Other information was added by colouring some OS maps, including solid and drift geology, land use classification and land utilisation (1930s). For geology an excellent online resource is this: https://www.bgs.ac.uk/discoveringGeology/geologyOfBritain/viewer.html. Inland Revenue valuations were prepared in 1909-10 based on OS maps, with accompanying schedules, and these enable one to discover the ownership, occupancy and nature of all parcels of land. They are held at WSA (for Bremhill you need to order L8/1/25 and L8/10/27) and in greater detail at the The National Archives, Kew. For Wiltshire these records are not available online, but it may be worth exploring https://www.glos1909survey.org.uk/ for examples and explanations relating to a neighbouring county. Sale catalogues produced after c.1880 generally use OS mapping and parcel numbers, and often give details of field names and (sometimes) tenants. We looked at WSA 1409/15/19, Cadenham sale 1883; and WSA 1225/36, Foxham and Avon sales, 1910-11, with accompanying legal documents.
Before c.1880 printed maps exist, but in rural areas generally to a smaller scale. The OS produced 1-inch to the mile maps (in southern England) during the period 1800-30, and other commercial mapmakers did likewise (e.g. the Greenwood brothers). Earlier than these is Andrews and Dury’s map of Wiltshire 1773, which has been published as a reduced facsimile. Greenwood and some other small-scale printed maps have been reproduced in a Wiltshire Record Society volume (52) and the first edition OS 1-inch maps are also available in modern editions.
A variety of manuscript maps survives, mostly from the 18th century and later. There are four main categories. Tithe maps, and the apportionments that accompany them, were drawn up in the 1840s to convert tithe collection in kind to money payments. They are to a large-scale and number each land parcel subject to tithe. The apportionment gives details of owner, occupier, field name, land use and acreage, but not in numerical order. Very little of Bremhill was included on its tithe map (WSA T/A Bremhill), as most tithes had been extinguished previously. Inclosure (or enclosure) maps and awards give somewhat similar information, though are not so uniform. Much of Bremhill was inclosed by Parliamentary act in 1775-7 and maps exist with the award (WSA EA 10). When a public undertaking was proposed, such as a canal, turnpike road or railway, the proprietors were required to deposit plans and schedules to the local authority (which before 1888 was Quarter Sessions). Many of these survive, even if the project did not proceed, and so there is a set of plans and schedules of an aborted railway line across Bremhill (WSA A1/371/108MS).

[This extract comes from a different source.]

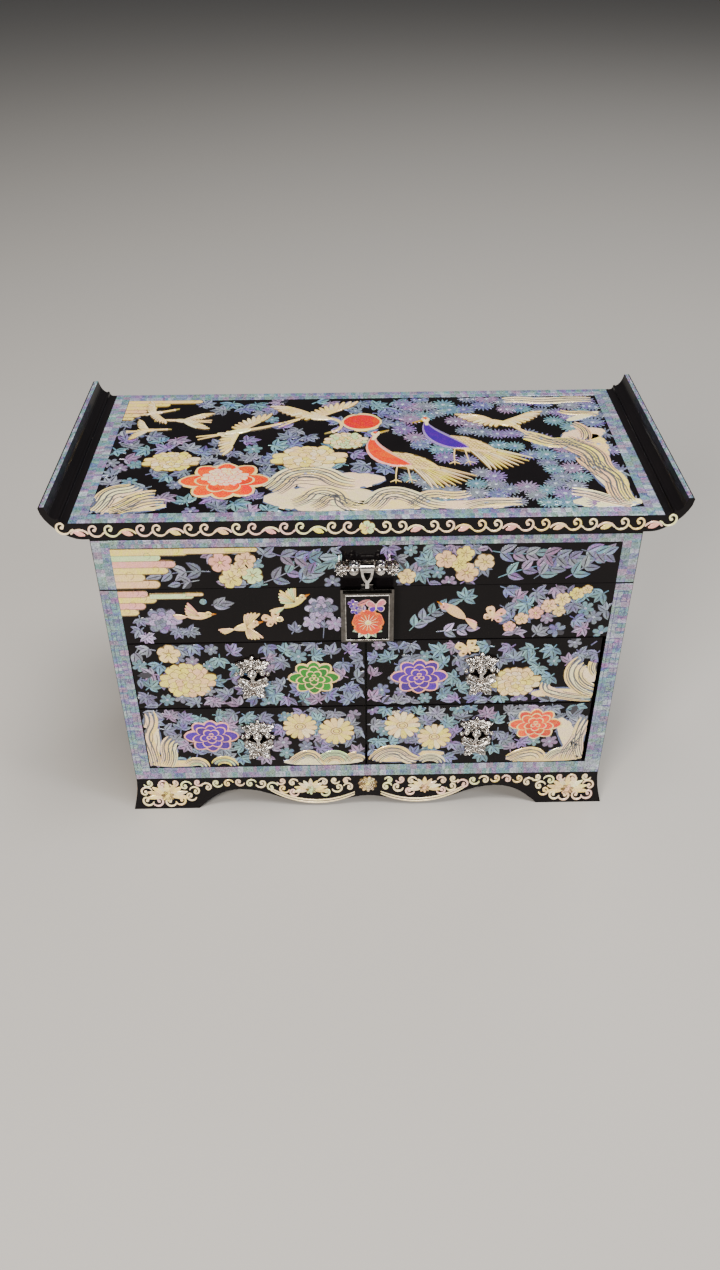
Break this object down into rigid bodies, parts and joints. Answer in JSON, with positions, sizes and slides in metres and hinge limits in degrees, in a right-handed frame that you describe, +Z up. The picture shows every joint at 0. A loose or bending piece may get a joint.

The fourth and most diverse category of manuscript maps are estate maps, produced for a variety of administrative, legal and prestige reasons. These can date from as early as the 16th century, but are more often of the 18th-19th centuries. They may be meticulously drawn, showing buildings, hedgerows, gates, etc, and usually give parcel numbers, distinguish land use, and name neighbouring owners. Sometimes they include a schedule of field names and acreages in a corner of the map, or there may be a separate survey in book form, to which the numbers correspond. Often only the map or the survey has survived, but sometimes a lost survey becomes reunited with its map, and vice versa. Some estate maps cover a whole, or large part of, a parish, but those for Bremhill at WSA relate to quite small areas. We looked at WSA 1001/3H with its survey, WSA 2062/11, the estate of Sir James Tylney Long, 1796; WSA 4274/1H, the estate of William Crook, 1802; and WSA 1171/139H, Lord Crewe’s estate, 1848. There are other Bremhill estate maps in the library of the Wiltshire Museum, Devizes (and probably at Bowood).
Although none of the Bremhill maps available tell us about land use in the parish before the later 18th century, because we can derive from them the names and locations of fields and other features, it is often possible to make deductions about disappeared buildings, quarries, recent inclosures, open-field agriculture and previous occupiers, etc, from the names themselves, or by comparing the names with earlier surveys which do not have related maps but refer to the same names. We looked at a small survey book of Cadenham and other manors, 1713-25 (WSA 451/272) and a much larger survey of the Baynton tenants and their landholdings in Bremhill, dated 1612 (WSA 122/1). There are books to help us understand the significance of field names, and of fields themselves as an indicator of agricultural history, in particular: John Field, English Field Names: a Dictionary (1972); John Field, A History of English Field Names (1993); and Christopher Taylor, Fields in the English Landscape (1975, revised 2000). There are many books describing historic maps and their uses, for example Paul Hindle, Maps for Historians (1998).
John Chandler
October 2019
Photographed is John Chandler with a varied selection of maps covering the parish of Bremhill.